Otherwise, all I knew during the first half was that the 1969 moon landing was really a cover-up so Neil Armstrong and Buzz Aldrin can look for a crashed spaceship; later on, the real Buzz Aldrin shows up in the movie so Optimus Prime can get all gooey over him, even though I suspect Optimus was being disingenuous, because Optimus Prime is an asshole who doesn't give a shit about humans in general, let alone one who walked on the moon. It's an interesting scene, but when it comes to recent narrative scenes involving Buzz Aldrin talking to a fictional character, let's just say Optimus Prime is no Liz Lemon. I mean, Liz Lemon is capable of some evil shit, but I like to think that overall she's a good person with an average amount of flaws, like most of us, whereas Optimus is really just a piece of metallic shit. Robot ain't got no humanity!

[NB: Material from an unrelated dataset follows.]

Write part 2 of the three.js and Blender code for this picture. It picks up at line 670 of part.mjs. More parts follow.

See, Optimus is the leader of the Autobots, and they -- like everyone else in this movie -- are completely unlikable assholes and their ultimate plan is just as assholish with a touch of Borderline Evil. What happens is that the U.N. eventually tells the Autobots to get the fuck out of Earth because it's the only way to avoid a war with the slightly-more-assholish Decepticons, and the Autobots are like "Yeah, sure, OK", getting on a space shuttle and blasting off to who knows where. Well, sure enough, the Decepticons blow the shuttle up (there's a really cool shot where a shocked Witwicky watches this from a distance) and Boo-Hoo, the Autobots are dead and now the Decepticons are in Chicago, vaporizing thousands of innocent people and destroying many families and expensive property in the process, but I'm not crying because these are the same assholes who refuse to stock ketchup at their hot dog stands (not that I like ketchup on my hot dog, but I believe in having the freedom to choose to fuck up my hot dog with that bullshit if I want to).

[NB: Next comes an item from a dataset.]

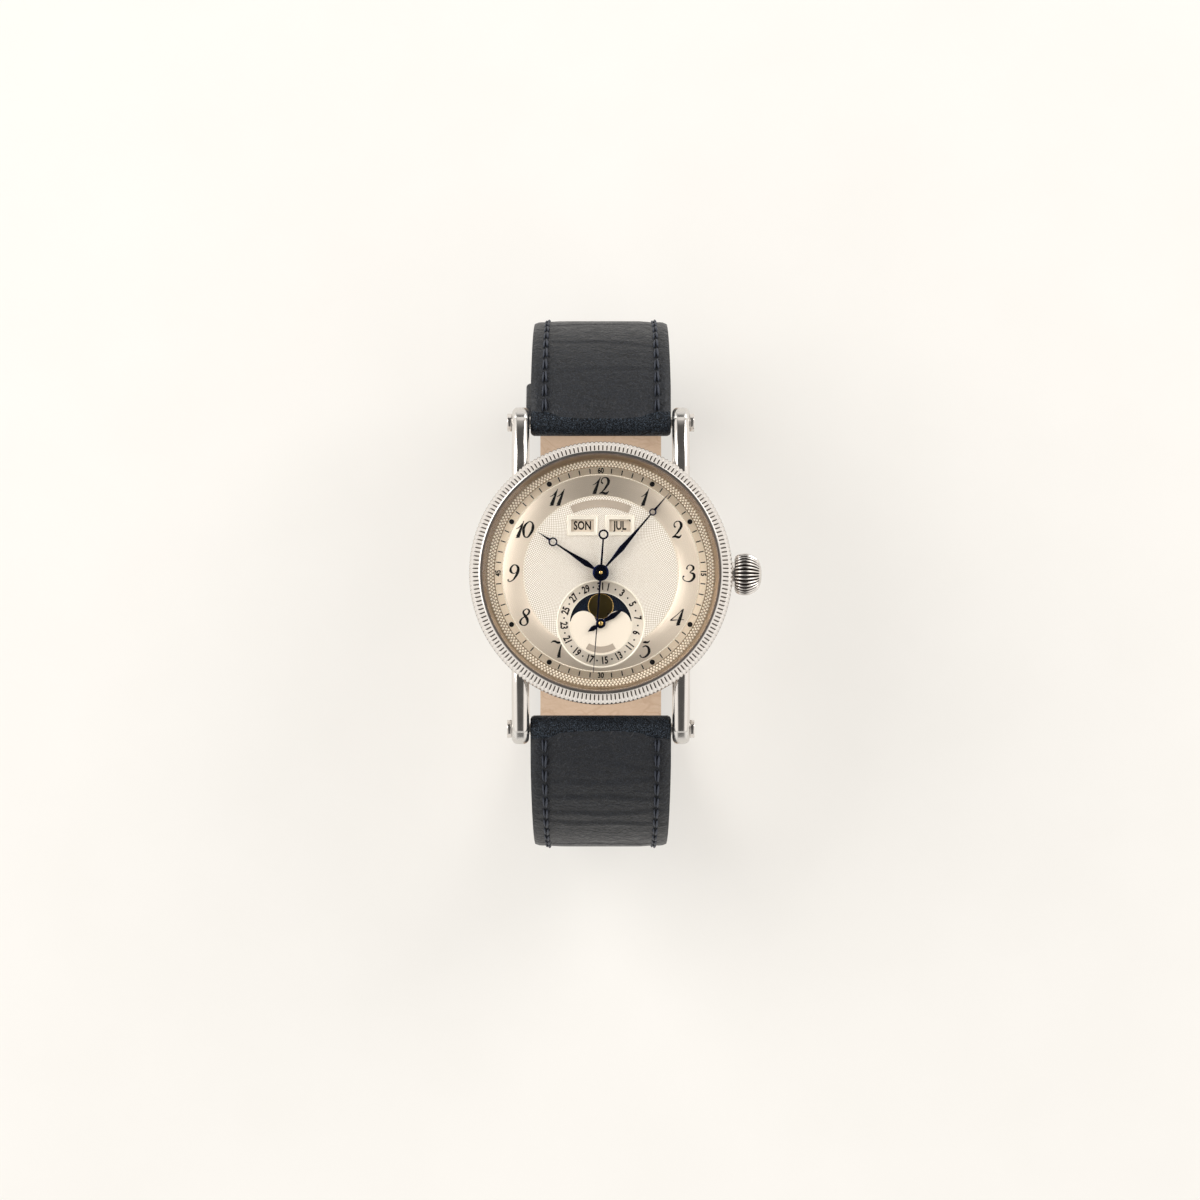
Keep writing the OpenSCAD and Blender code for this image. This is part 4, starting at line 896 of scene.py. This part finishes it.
def make_minutes():
    """Four ticks between the hours, a dot at eight of them and a number at the quarters."""
    z = dial_z + 0.03

    def ticks():
        block((-0.08, -0.35, z), (0.08, 0.35, z + 0.015))
        place_at(*polar(14.76, 6), 0, -6)
        repeat_round(4, 6)
        return repeat_round(12, 30)

    def dots():
        cylinder(0.37, 0.03, (*polar(14.8, 30), z + 0.012), 24)
        apply_place()
        repeat_round(2, 30)
        return repeat_round(4, 90)
    numbers = [("60", 0, 0), ("15", 90, -90), ("30", 180, 0), ("45", 270, 90)]
    joined(ticks(), dots(), *[word(number, 0.76, polar(14.74, at), turn, 0.85, 0.04, z + 0.01)
                              for number, at, turn in numbers])
    deliver_dial("minute_marks", ink)


def make_hours():
    """Curled numerals on the chapter ring; the sub-dial's rim cuts into the five and the seven."""
    height = 2.42

    def numeral(n):
        brush(number_strokes(str(n), height), 0.14)
        piece = place_at(*polar(12.64, n * 30), dial_z + 0.05)
        return cut(piece, opening()) if n in (5, 7) else piece
    joined(*[numeral(n) for n in range(1, 13) if n != 6])
    deliver_dial("hour_numerals", ink, 60)


window_spans = [(-4.26, -0.99), (1.23, 4.28)]
window_low, window_high = 5.97, 7.74


def make_windows():
    """Raised frames round the day and month windows, with bevelled inner edges."""
    rim, tall = 0.58, 0.14

    def frame_round(x0, x1):
        piece = block((x0 - rim, window_low - rim, dial_z),
                      (x1 + rim, window_high + rim, dial_z + tall))
        edit("DESELECT")
        pick(lambda p: p.z > dial_z + 0.1)
        for thickness, depth in ((0.16, 0.0), (0.06, -0.03), (0.24, 0.0)):
            bpy.ops.mesh.inset(thickness=thickness * MM, depth=depth * MM)
        leave()
        cut(piece, block((x0, window_low, dial_z - 1), (x1, window_high, dial_z + 1)))
        return soften(0.025)
    joined(*[frame_round(a, b) for a, b in window_spans])
    deliver_dial("window_frames", cream)


def arc_plate(centre, r0, r1, middle_at, half, base, top, rim):
    """A bowed plaque between two radii, with a raised rim round its edge."""
    low = top - 0.03
    turned([(r0, base), (r1, base), (r1, top), (r1 - rim, top), (r1 - rim, low),
            (r0 + rim, low), (r0 + rim, top), (r0, top)], steps=48, span=radians(2 * half))
    place_at(*centre, 0, 90 - middle_at + half)


def make_plaques():
    """Two plaques that stay bare."""
    arc_plate((0, 0), 9.5, 10.6, 0, 24.5, dial_z + 0.02, dial_z + 0.12, 0.09)
    deliver_dial("upper_plaque", plaque)
    z = dial_z - 0.12
    arc_plate(sub_centre, 3.3, 4.2, 180, 31, z, z + 0.06, 0.07)
    deliver_dial("lower_plaque", plaque)


def make_subdial():
    z = dial_z - 0.12
    turned([(6.14, z), (6.38, z + 0.12), (6.38, z + 0.17), (6.31, z + 0.2), (6.22, z + 0.19),
            (6.14, z + 0.1)], centre=sub_centre)
    deliver_dial("subdial_rim", cream, 50)
    for name, look, r0, r1, tall, steps in (("date_ring", date_metal, 4.52, 6.15, 0.05, 180),
                                            ("date_ring_edge", cream, 4.46, 4.56, 0.07, 180),
                                            ("subdial_boss", frosted, 0.24, 0.72, 0.02, 64)):
        turned(band(r0, r1, z, z + tall), steps, sub_centre)
        deliver_dial(name, look)


def make_dates():
    """Odd dates as numbers that stand upright towards the reader, even ones as dots."""
    z = dial_z - 0.06
    marks = []
    for day in range(1, 32):
        at = day * 360 / 31
        place = polar(5.34, at, sub_centre)
        if day % 2:
            turn = -at if at <= 95 or at >= 280 else 180 - at
            marks.append(word(str(day), 1.04, place, turn, 0.74, 0.055, z))
        else:
            marks.append(cylinder(0.13, 0.016, (*place, z), 12))
    joined(*marks)
    deliver_dial("date_numbers", brown_ink)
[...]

It's some pretty cold/scary shit; all these people running for their lives, but it's all for naught because the Decepticons eventually catch up with them and murder them all, leaving behind a destroyed and empty city with only skulls, charred clothing, and ashes left behind as a sad reminder that human beings once populated this great metropolis. So in a way, I guess Megan Fox was right about Michael Bay being like Hitler. 

Except, it turns out that the Autobots are still alive! They faked that shit so the humans can understand how much the Autobots are needed. Now I want you to think about that for a second; the Autobots faked their death and chilled out for about 24 hours while thousands of innocent people were being murdered, that way we can be all appreciative about these assholes when they come back. Lady and gentleman, I wanted to applaud Michael Bay and screenwriter Ehren Kruger for not only serving us that cold-blooded plate of heroics, but for insisting that we would happily accept that bullshit and ask for seconds. The only other asshole that I know of who would pull some shit like that -- kill an astonishing number of motherfuckers just to make sure that the rest respect you, fear you, and depend on you -- is that one guy, what's his name? Oh yeah, GOD.

This finally culminates in an hour-long throwdown between the humans, Autobots, Decepticons, Michael Bay, and the audience; shit gets blown up and tossed around in Chi-town, probably pissing off that fuckin' Leonard Maltin-looking motherfucker John Landis in the process, because until now, that guy was the master in fuckin' up Chicago proper. Bay found a pretty cool loophole in having graphic violence in a PG-13 movie too; the robots own each other by ripping off heads, arms, legs, and as a result we see red-colored liquid spew out that's obviously supposed to be something that isn't blood, like oil or whatever the fuck these alien robots run on, but it looks enough like blood to satisfy the audience's lust for it. OK, my lust for it. At least it looked like blood -- could be the fucked-up loss of brightness due to the 3D glasses. I paid extra for that shit.

The action was decent for the most part, it really didn't make that big of an impression with the exception of one awesome setpiece involving a building; for whatever reason, a group of the good guys run up to one of the top floors of this office building, and eventually the Decepticons show up and start trying to timber that shit down. That was pretty fuckin' insane, and it's also very telling that the majority of it showcased the humans, rather than the robots. I wonder if that has something to do with the fact that even after 3 movies, I can't tell where a fuckin' Transformers face is; every time one of them decides to speak, it takes me a couple of seconds to make out where the mouth is. Same goes for the action scenes; more often than not, when these dudes throw down, it looks like someone is splattering fruitcake all over the frame, and I can't get excited over fruitcake filling the screen, I just can't. I'm sorry, I can't. I don't even like fruitcake, stop it.

What else can I say about this movie? Oh, I liked the more-than-usual amount of ADR work used in this movie, for all the scenes and shots the filmmakers thought the audience would be too stupid to understand unless they had someone practically narrate the meaning behind them. My fave would be when Witwicky and The Chick Jason Statham's Banging are getting all I Love You with each other and Bumblebee shoots out a few circular sprockets and gears onto the ground. He then plays a wedding march through his speakers. But because we're all so fucking stupid, the close-up shot of the metallic rings is accompanied by the girlfriend's off-screen voice exclaming "Rings!" Ah, thank you very much for clearing that up, lady.

I was entertained, more so than with the last two movies, but I think being stoned for the first two hours had more than a little something to do with it. I can see sneaking in and watching the last hour again, but that's about it as far as repeat viewings go. If you're gonna see it, then yes, try to find the biggest screen you can find to check it out. Get drunk or stoned, if you can. The 3D is pretty cool, but not necessary. Yeah, that's right, I said that shit. Anyway, it took him 3 tries, but I'd like to congratulate Michael Bay on finally making a half-decent Transformers movie. Way to be on top of your game there, chief.